Defining Paleo-Thorne Lake
Tongass National Forest, Alaska, 2004
by Terry Fifield, FS Archaeologist
The concept behind the Defining Paleo-Thorne Lake project in the Thorne Bay Ranger District was to combine an idyllic paddle up the Thorne River, the largest drainage on southeast Alaska’s Prince of Wales Island (POW), with a geologic search for the shoreline of an intertidal lake thought to exist on the lower Thorne River in the early Holocene period, 7,500–10,000 years ago. Recent archaeological and paleontological research on POW had brought to light one of the earliest human occupations on the Northwest Coast (10,700 B.P.) at On Your Knees Cave as well as the remains of brown and black bear, marmot, heather vole, arctic fox, and other animals that lived during the last ice age. This research, coupled with palynological (pollen) coring of lake-bottom sediments and bogs by Tom Ager of the U.S. Geological Survey, had led Tongass NF Geologist Jim Baichtal to suspect that a substantial salt lake had once existed 6–10 miles inland of the current mouth of the Thorne River. Our long-term goal is to reconstruct the shoreline of the salt lake and identify where people of the early Holocene might have camped. We intended to search for marine shell beds preserved in the estuarine muds forming the modern riverbed and to core bogs and pond basins on tributary drainages.

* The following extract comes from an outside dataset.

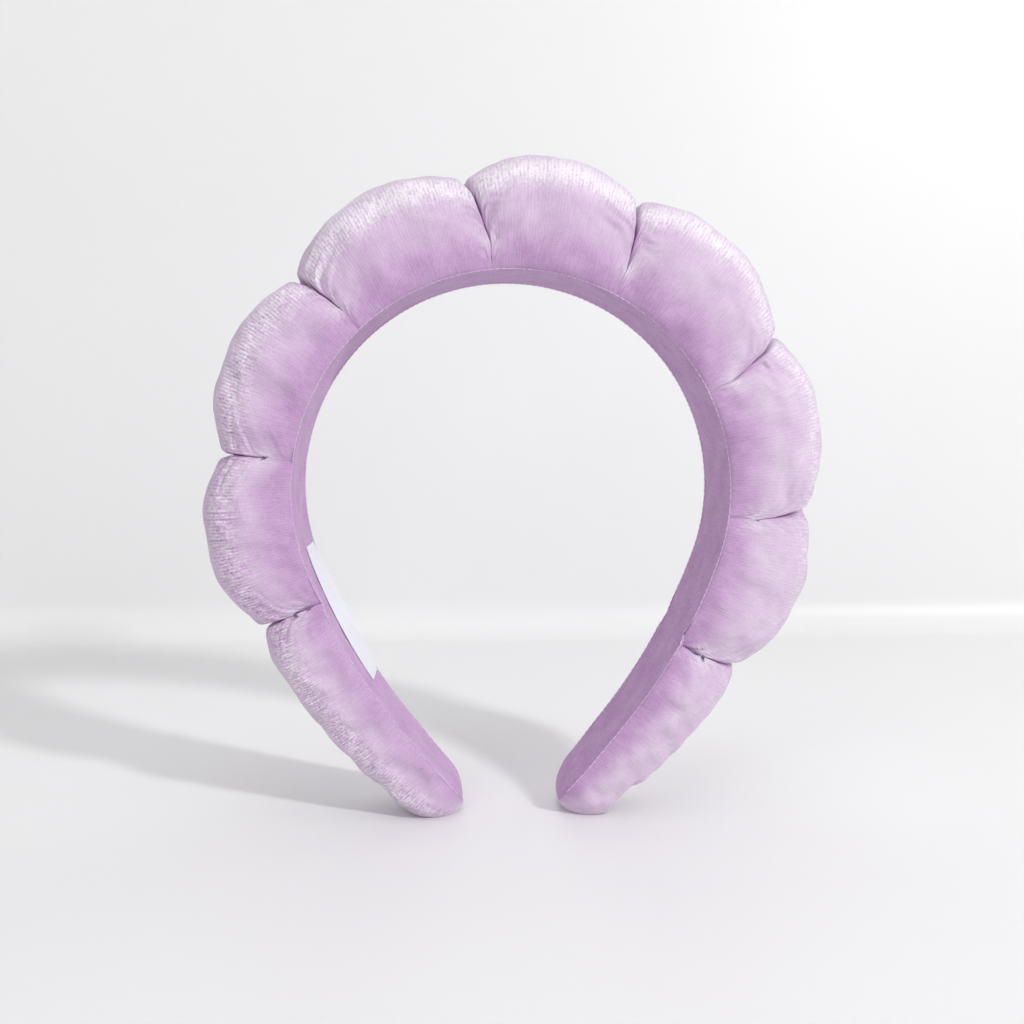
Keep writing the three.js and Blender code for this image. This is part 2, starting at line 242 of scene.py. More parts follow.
def tail_sections(start):
    """Sections of a tail from its crease to its tip."""
    run, rise = lip_samples()
    side = np.sign(start)
    length = band_end + tip_reach - abs(start)
    straight_count = int((length - tip_run - lip_run) / fine)
    straight = np.linspace(lip_run, length - tip_run, straight_count)
    almost_all = 0.998      # of a quarter turn, so that the last section keeps a little size
    into = np.sin(np.linspace(0, math.pi / 2, 26)[1:] * almost_all)
    r = np.r_[lip_run * run, straight, length - tip_run + tip_run * into]
    rise = np.r_[rise, np.ones(len(r) - len(rise))]

    def ends(near, far):
        return extent(near, far) if side > 0 else extent(-far, -near)

    root = ends(abs(start) + 12 * mm, abs(start) + 20 * mm)
    tip = ends(band_end - 12 * mm, band_end - 8 * mm)
    share = np.clip((r - 14 * mm) / (length - 30 * mm), -0.4, 1.3)[:, None]
    dip = np.clip(1 - r / tail_dip_run, 0, 1)[:, None] ** 2 * tail_dip
    body = lerp(root, tip, share) - dip - tail_cut
    base = lerp(base_half, tip[0] - 1.5 * mm, np.clip(r / length, 0, 1))
    base = np.minimum(base, body[:, 0] - seam_inset)
    squeeze = np.sqrt(1 - np.clip((r - (length - tip_run)) / tip_run, 0, 1) ** 2)
    middle = lerp(cover_base, body[:, 1], tip_level)
    low = middle + (cover_base - middle) * squeeze
    high = middle + (body[:, 1] - middle) * squeeze
    return np.c_[side * (abs(start) + r), body[:, 0] * squeeze, base * squeeze, low, high, rise]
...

The reality of the PIT project was perhaps not what the participants imagined when they signed on. We had timed the trip for the late spring, hoping to catch the river at a moderate rate of flow, permitting us to paddle most of the 9 miles of the trip. But it was a beautiful, sunny spring in southeast Alaska, and when May 17 arrived, the river level was very low. We put our four canoes in the water at the Goose Creek confluence with the Thorne, in the middle of a shallow, boulder-strewn section of the river. The crew’s introduction to the project was to slip and stumble over slimy, bowling-ball-sized rocks, while towing canoes loaded with a week’s camping supplies, first downstream and then back up a mile or so to our evening campsite. The river corridor was beautiful, and we did spot some promising shell exposures in the stream banks. Nonetheless, enthusiasm for the “paddle” was not high at the end of day one. Our feet were sore!
As the week progressed, the paddle and the weather improved. We moved into sections of the river corridor where long quiet pools were interspersed with shallow riffles and gravel bars. Sitka blacktail deer grazed on the riverbanks, and there was almost always a bald eagle or two watching from the towering canopy of the old growth spruce and hemlock forest. In the hot sun, we collected marine shell samples from the riverbed and augured beneath the river bottom to a depth of over 2 m, collecting evidence of the past marine and estuarine environments. In two basins adjacent to the Thorne, the team, straining their backs and arms, used the auger with maximum extensions to collect what appears to be glacio-marine muds from infilling basins between 3 and 4½ m below bog surfaces. And on a final day of exploring, we paddled and dragged our canoes about 2 ¾ miles upstream to visit a historical-period trapper’s cabin associated with a modern canoe route.
Though perhaps not the serene paddle envisioned by all the volunteers, the trip was a success. We enjoyed each other’s company and the exertions of the work in the wildness of the river corridor. We collected some valuable data that will extend our understanding of the post–ice age environment of POW. And, on the last day, we floated 9 miles downstream, bumping and bouncing over the boulder fields, quietly floated through the deep pools soaking in the dark reflections of the forest, and even enjoyed a little fast water in the incised sections of the lower river. We felt the tide try to push us back into the forest as we paddled out of the modern estuary and into the community of Thorne Bay. It was a rewarding, if a bit exhausting, trip.